(Modeling code records)

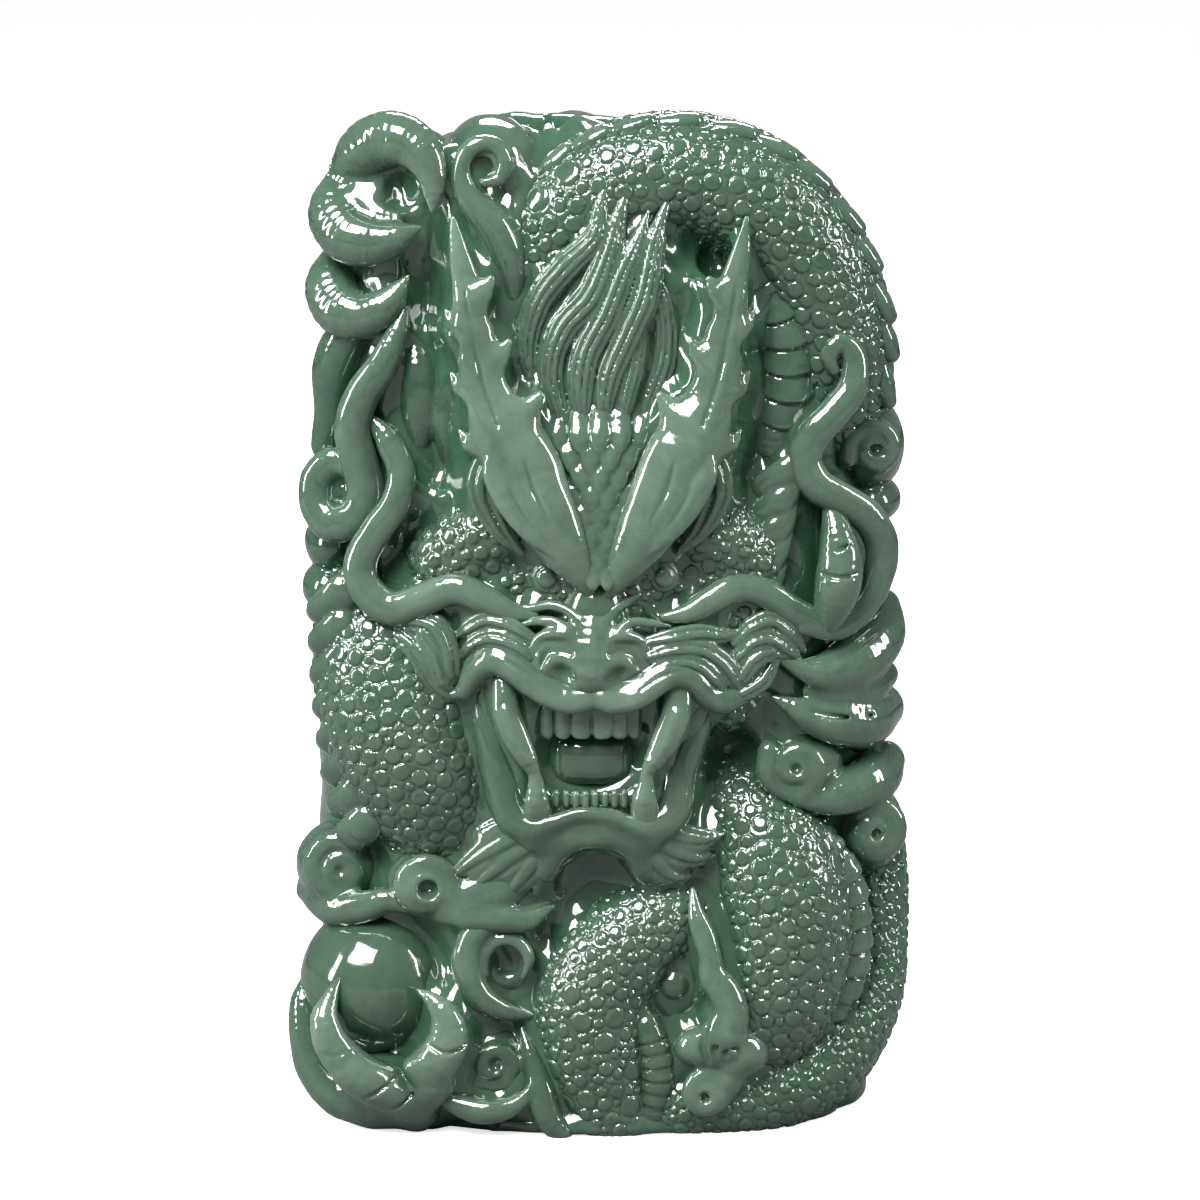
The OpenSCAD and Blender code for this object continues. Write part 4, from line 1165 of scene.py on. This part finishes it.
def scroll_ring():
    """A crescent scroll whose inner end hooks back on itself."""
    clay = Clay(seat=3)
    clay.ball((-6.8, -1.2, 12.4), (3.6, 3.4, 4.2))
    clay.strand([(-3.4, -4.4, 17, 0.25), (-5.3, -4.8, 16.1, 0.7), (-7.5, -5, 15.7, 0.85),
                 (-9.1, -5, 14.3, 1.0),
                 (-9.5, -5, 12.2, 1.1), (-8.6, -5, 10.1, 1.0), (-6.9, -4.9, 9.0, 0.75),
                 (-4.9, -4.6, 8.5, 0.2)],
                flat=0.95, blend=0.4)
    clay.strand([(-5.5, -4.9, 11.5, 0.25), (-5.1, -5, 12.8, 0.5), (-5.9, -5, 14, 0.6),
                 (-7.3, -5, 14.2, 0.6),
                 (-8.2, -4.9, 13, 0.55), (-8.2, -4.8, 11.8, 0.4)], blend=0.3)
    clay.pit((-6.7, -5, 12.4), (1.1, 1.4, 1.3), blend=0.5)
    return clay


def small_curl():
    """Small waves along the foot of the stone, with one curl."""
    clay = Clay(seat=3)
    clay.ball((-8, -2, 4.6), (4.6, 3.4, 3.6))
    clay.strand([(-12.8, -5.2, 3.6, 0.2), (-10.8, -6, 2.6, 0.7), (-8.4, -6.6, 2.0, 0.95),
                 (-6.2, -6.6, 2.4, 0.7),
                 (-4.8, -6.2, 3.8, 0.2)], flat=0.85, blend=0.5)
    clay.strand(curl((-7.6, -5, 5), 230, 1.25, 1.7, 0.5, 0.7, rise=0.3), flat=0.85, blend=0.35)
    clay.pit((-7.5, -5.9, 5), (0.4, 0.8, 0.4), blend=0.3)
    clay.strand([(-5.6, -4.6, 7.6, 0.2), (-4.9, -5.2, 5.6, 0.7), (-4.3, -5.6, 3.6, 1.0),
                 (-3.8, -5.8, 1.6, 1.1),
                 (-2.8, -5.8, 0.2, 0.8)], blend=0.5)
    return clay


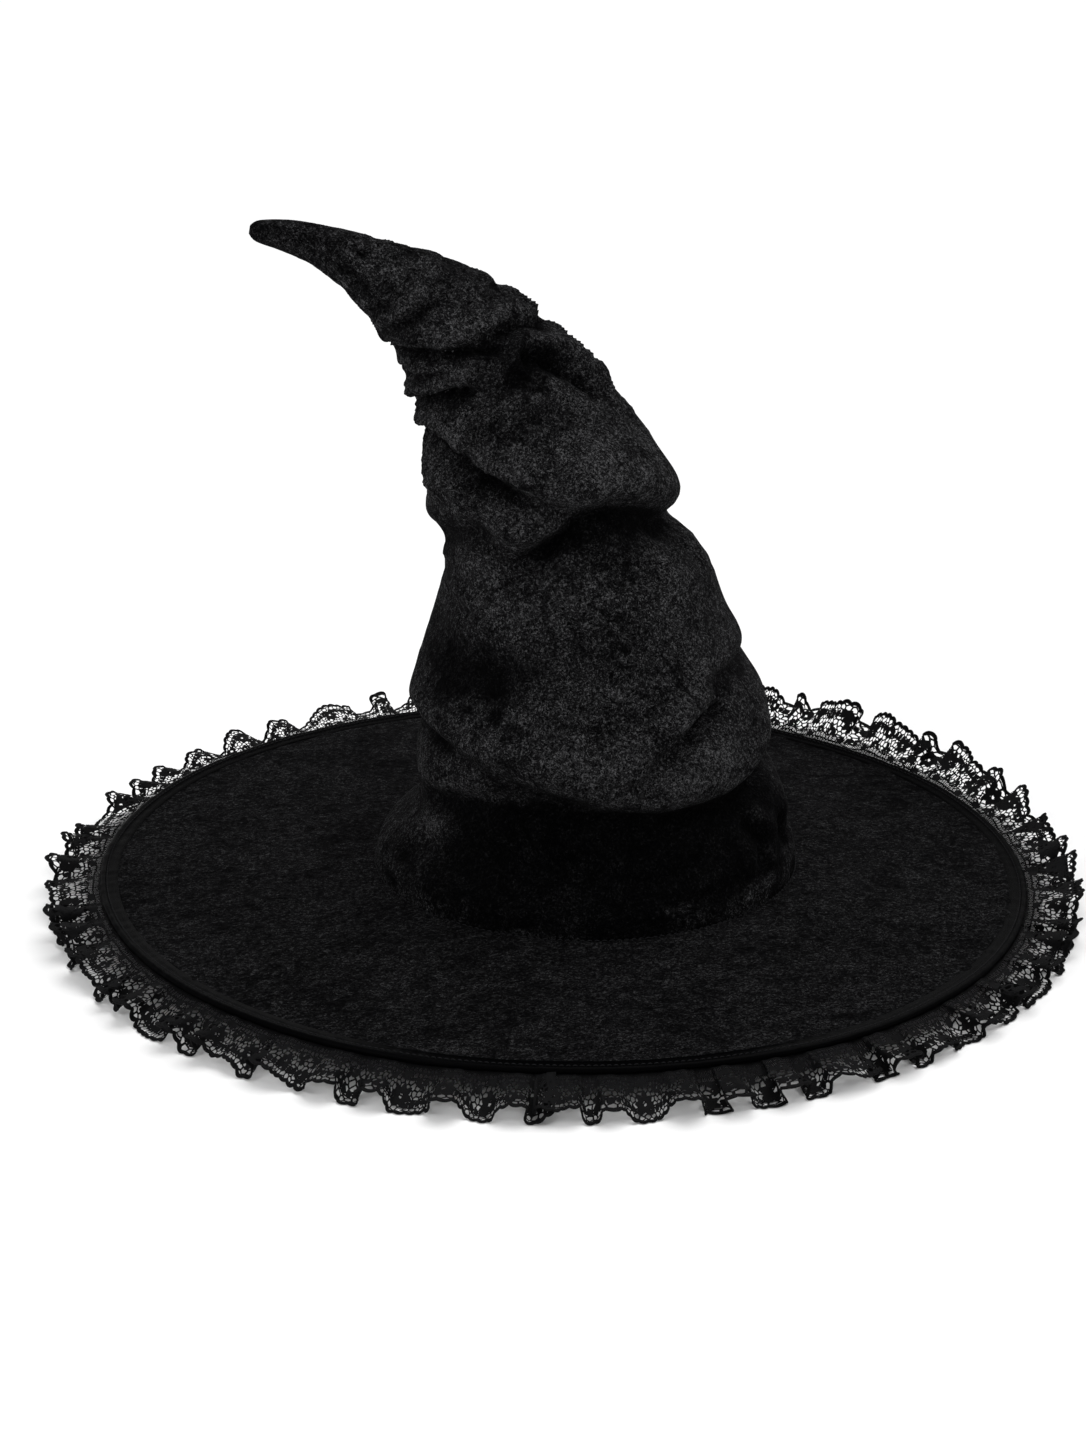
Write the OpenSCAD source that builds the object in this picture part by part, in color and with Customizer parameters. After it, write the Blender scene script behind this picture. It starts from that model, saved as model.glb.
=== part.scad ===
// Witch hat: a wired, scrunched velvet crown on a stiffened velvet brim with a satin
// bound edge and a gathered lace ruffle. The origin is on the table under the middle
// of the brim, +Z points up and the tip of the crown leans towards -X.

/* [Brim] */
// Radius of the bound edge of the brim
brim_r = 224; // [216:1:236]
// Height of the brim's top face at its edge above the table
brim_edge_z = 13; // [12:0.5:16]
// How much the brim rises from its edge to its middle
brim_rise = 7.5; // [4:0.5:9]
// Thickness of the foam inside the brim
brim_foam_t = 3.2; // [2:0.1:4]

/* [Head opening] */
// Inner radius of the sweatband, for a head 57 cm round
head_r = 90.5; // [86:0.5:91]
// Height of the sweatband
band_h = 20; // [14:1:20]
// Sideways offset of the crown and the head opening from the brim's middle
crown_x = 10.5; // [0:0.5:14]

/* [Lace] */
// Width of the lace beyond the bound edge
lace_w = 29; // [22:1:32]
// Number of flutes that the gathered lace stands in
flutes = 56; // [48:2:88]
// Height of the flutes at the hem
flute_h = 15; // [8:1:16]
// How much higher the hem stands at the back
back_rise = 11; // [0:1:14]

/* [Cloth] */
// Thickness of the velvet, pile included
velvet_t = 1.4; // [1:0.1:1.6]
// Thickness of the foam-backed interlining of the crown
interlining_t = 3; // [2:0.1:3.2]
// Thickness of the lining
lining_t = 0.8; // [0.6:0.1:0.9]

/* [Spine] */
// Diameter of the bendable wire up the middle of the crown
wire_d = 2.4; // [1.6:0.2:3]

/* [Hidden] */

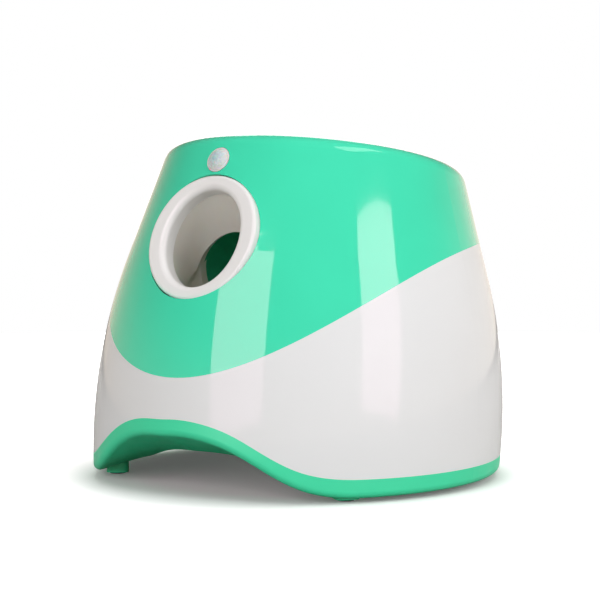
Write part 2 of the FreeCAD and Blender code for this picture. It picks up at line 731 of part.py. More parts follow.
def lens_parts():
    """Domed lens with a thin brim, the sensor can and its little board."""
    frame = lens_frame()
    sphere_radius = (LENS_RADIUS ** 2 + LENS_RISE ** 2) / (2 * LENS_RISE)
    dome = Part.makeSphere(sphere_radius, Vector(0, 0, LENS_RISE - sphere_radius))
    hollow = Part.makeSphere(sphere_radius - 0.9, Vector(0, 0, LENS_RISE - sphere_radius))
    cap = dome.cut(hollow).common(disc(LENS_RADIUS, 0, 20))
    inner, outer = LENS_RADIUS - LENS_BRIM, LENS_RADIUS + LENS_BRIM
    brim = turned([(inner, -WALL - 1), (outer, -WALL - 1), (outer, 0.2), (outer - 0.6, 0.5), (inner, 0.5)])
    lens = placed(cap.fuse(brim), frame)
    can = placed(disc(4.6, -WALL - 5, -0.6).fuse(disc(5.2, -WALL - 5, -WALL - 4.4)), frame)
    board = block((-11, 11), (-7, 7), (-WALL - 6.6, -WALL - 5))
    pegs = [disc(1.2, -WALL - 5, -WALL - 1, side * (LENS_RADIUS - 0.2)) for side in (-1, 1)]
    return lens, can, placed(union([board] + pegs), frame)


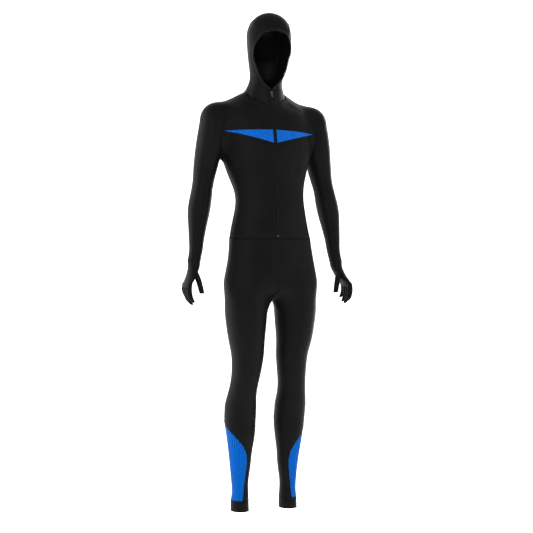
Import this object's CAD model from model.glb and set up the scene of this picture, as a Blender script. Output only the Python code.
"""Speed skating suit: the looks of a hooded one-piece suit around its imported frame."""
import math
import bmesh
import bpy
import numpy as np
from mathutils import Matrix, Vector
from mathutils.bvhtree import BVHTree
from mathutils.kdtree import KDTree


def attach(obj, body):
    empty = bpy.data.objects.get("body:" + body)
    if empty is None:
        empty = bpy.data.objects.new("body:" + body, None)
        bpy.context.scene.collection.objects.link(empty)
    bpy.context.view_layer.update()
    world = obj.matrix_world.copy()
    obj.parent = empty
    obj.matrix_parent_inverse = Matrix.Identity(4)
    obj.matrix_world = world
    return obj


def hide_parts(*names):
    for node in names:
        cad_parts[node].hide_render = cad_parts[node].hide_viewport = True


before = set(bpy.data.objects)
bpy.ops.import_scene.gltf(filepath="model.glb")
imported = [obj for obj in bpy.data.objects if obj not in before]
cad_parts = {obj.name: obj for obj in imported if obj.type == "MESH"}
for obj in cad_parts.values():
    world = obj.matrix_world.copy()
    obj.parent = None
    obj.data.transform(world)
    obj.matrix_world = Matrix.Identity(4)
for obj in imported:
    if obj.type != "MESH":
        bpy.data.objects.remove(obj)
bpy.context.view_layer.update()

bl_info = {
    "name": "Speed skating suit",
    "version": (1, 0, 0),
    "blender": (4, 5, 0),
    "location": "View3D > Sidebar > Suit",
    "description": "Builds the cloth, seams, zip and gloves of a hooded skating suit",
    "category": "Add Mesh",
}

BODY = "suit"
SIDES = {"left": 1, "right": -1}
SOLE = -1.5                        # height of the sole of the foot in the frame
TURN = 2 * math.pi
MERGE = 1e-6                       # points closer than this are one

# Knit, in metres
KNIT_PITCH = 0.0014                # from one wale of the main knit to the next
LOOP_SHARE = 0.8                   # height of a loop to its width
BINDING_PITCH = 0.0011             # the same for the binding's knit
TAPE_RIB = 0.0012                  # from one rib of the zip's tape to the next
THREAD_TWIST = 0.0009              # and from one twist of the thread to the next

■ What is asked
Skipping the pictures, transcribe each line above exactly as it appears.

■ The answer
The OpenSCAD and Blender code for this object continues. Write part 4, from line 1165 of scene.py on. This part finishes it.
def scroll_ring():
    """A crescent scroll whose inner end hooks back on itself."""
    clay = Clay(seat=3)
    clay.ball((-6.8, -1.2, 12.4), (3.6, 3.4, 4.2))
    clay.strand([(-3.4, -4.4, 17, 0.25), (-5.3, -4.8, 16.1, 0.7), (-7.5, -5, 15.7, 0.85),
                 (-9.1, -5, 14.3, 1.0),
                 (-9.5, -5, 12.2, 1.1), (-8.6, -5, 10.1, 1.0), (-6.9, -4.9, 9.0, 0.75),
                 (-4.9, -4.6, 8.5, 0.2)],
                flat=0.95, blend=0.4)
    clay.strand([(-5.5, -4.9, 11.5, 0.25), (-5.1, -5, 12.8, 0.5), (-5.9, -5, 14, 0.6),
                 (-7.3, -5, 14.2, 0.6),
                 (-8.2, -4.9, 13, 0.55), (-8.2, -4.8, 11.8, 0.4)], blend=0.3)
    clay.pit((-6.7, -5, 12.4), (1.1, 1.4, 1.3), blend=0.5)
    return clay


def small_curl():
    """Small waves along the foot of the stone, with one curl."""
    clay = Clay(seat=3)
    clay.ball((-8, -2, 4.6), (4.6, 3.4, 3.6))
    clay.strand([(-12.8, -5.2, 3.6, 0.2), (-10.8, -6, 2.6, 0.7), (-8.4, -6.6, 2.0, 0.95),
                 (-6.2, -6.6, 2.4, 0.7),
                 (-4.8, -6.2, 3.8, 0.2)], flat=0.85, blend=0.5)
    clay.strand(curl((-7.6, -5, 5), 230, 1.25, 1.7, 0.5, 0.7, rise=0.3), flat=0.85, blend=0.35)
    clay.pit((-7.5, -5.9, 5), (0.4, 0.8, 0.4), blend=0.3)
    clay.strand([(-5.6, -4.6, 7.6, 0.2), (-4.9, -5.2, 5.6, 0.7), (-4.3, -5.6, 3.6, 1.0),
                 (-3.8, -5.8, 1.6, 1.1),
                 (-2.8, -5.8, 0.2, 0.8)], blend=0.5)
    return clay


Write the OpenSCAD source that builds the object in this picture part by part, in color and with Customizer parameters. After it, write the Blender scene script behind this picture. It starts from that model, saved as model.glb.
=== part.scad ===
// Witch hat: a wired, scrunched velvet crown on a stiffened velvet brim with a satin
// bound edge and a gathered lace ruffle. The origin is on the table under the middle
// of the brim, +Z points up and the tip of the crown leans towards -X.

/* [Brim] */
// Radius of the bound edge of the brim
brim_r = 224; // [216:1:236]
// Height of the brim's top face at its edge above the table
brim_edge_z = 13; // [12:0.5:16]
// How much the brim rises from its edge to its middle
brim_rise = 7.5; // [4:0.5:9]
// Thickness of the foam inside the brim
brim_foam_t = 3.2; // [2:0.1:4]

/* [Head opening] */
// Inner radius of the sweatband, for a head 57 cm round
head_r = 90.5; // [86:0.5:91]
// Height of the sweatband
band_h = 20; // [14:1:20]
// Sideways offset of the crown and the head opening from the brim's middle
crown_x = 10.5; // [0:0.5:14]

/* [Lace] */
// Width of the lace beyond the bound edge
lace_w = 29; // [22:1:32]
// Number of flutes that the gathered lace stands in
flutes = 56; // [48:2:88]
// Height of the flutes at the hem
flute_h = 15; // [8:1:16]
// How much higher the hem stands at the back
back_rise = 11; // [0:1:14]

/* [Cloth] */
// Thickness of the velvet, pile included
velvet_t = 1.4; // [1:0.1:1.6]
// Thickness of the foam-backed interlining of the crown
interlining_t = 3; // [2:0.1:3.2]
// Thickness of the lining
lining_t = 0.8; // [0.6:0.1:0.9]

/* [Spine] */
// Diameter of the bendable wire up the middle of the crown
wire_d = 2.4; // [1.6:0.2:3]

/* [Hidden] */

Write part 2 of the FreeCAD and Blender code for this picture. It picks up at line 731 of part.py. More parts follow.
def lens_parts():
    """Domed lens with a thin brim, the sensor can and its little board."""
    frame = lens_frame()
    sphere_radius = (LENS_RADIUS ** 2 + LENS_RISE ** 2) / (2 * LENS_RISE)
    dome = Part.makeSphere(sphere_radius, Vector(0, 0, LENS_RISE - sphere_radius))
    hollow = Part.makeSphere(sphere_radius - 0.9, Vector(0, 0, LENS_RISE - sphere_radius))
    cap = dome.cut(hollow).common(disc(LENS_RADIUS, 0, 20))
    inner, outer = LENS_RADIUS - LENS_BRIM, LENS_RADIUS + LENS_BRIM
    brim = turned([(inner, -WALL - 1), (outer, -WALL - 1), (outer, 0.2), (outer - 0.6, 0.5), (inner, 0.5)])
    lens = placed(cap.fuse(brim), frame)
    can = placed(disc(4.6, -WALL - 5, -0.6).fuse(disc(5.2, -WALL - 5, -WALL - 4.4)), frame)
    board = block((-11, 11), (-7, 7), (-WALL - 6.6, -WALL - 5))
    pegs = [disc(1.2, -WALL - 5, -WALL - 1, side * (LENS_RADIUS - 0.2)) for side in (-1, 1)]
    return lens, can, placed(union([board] + pegs), frame)


Import this object's CAD model from model.glb and set up the scene of this picture, as a Blender script. Output only the Python code.
"""Speed skating suit: the looks of a hooded one-piece suit around its imported frame."""
import math
import bmesh
import bpy
import numpy as np
from mathutils import Matrix, Vector
from mathutils.bvhtree import BVHTree
from mathutils.kdtree import KDTree


def attach(obj, body):
    empty = bpy.data.objects.get("body:" + body)
    if empty is None:
        empty = bpy.data.objects.new("body:" + body, None)
        bpy.context.scene.collection.objects.link(empty)
    bpy.context.view_layer.update()
    world = obj.matrix_world.copy()
    obj.parent = empty
    obj.matrix_parent_inverse = Matrix.Identity(4)
    obj.matrix_world = world
    return obj


def hide_parts(*names):
    for node in names:
        cad_parts[node].hide_render = cad_parts[node].hide_viewport = True


before = set(bpy.data.objects)
bpy.ops.import_scene.gltf(filepath="model.glb")
imported = [obj for obj in bpy.data.objects if obj not in before]
cad_parts = {obj.name: obj for obj in imported if obj.type == "MESH"}
for obj in cad_parts.values():
    world = obj.matrix_world.copy()
    obj.parent = None
    obj.data.transform(world)
    obj.matrix_world = Matrix.Identity(4)
for obj in imported:
    if obj.type != "MESH":
        bpy.data.objects.remove(obj)
bpy.context.view_layer.update()

bl_info = {
    "name": "Speed skating suit",
    "version": (1, 0, 0),
    "blender": (4, 5, 0),
    "location": "View3D > Sidebar > Suit",
    "description": "Builds the cloth, seams, zip and gloves of a hooded skating suit",
    "category": "Add Mesh",
}

BODY = "suit"
SIDES = {"left": 1, "right": -1}
SOLE = -1.5                        # height of the sole of the foot in the frame
TURN = 2 * math.pi
MERGE = 1e-6                       # points closer than this are one

# Knit, in metres
KNIT_PITCH = 0.0014                # from one wale of the main knit to the next
LOOP_SHARE = 0.8                   # height of a loop to its width
BINDING_PITCH = 0.0011             # the same for the binding's knit
TAPE_RIB = 0.0012                  # from one rib of the zip's tape to the next
THREAD_TWIST = 0.0009              # and from one twist of the thread to the next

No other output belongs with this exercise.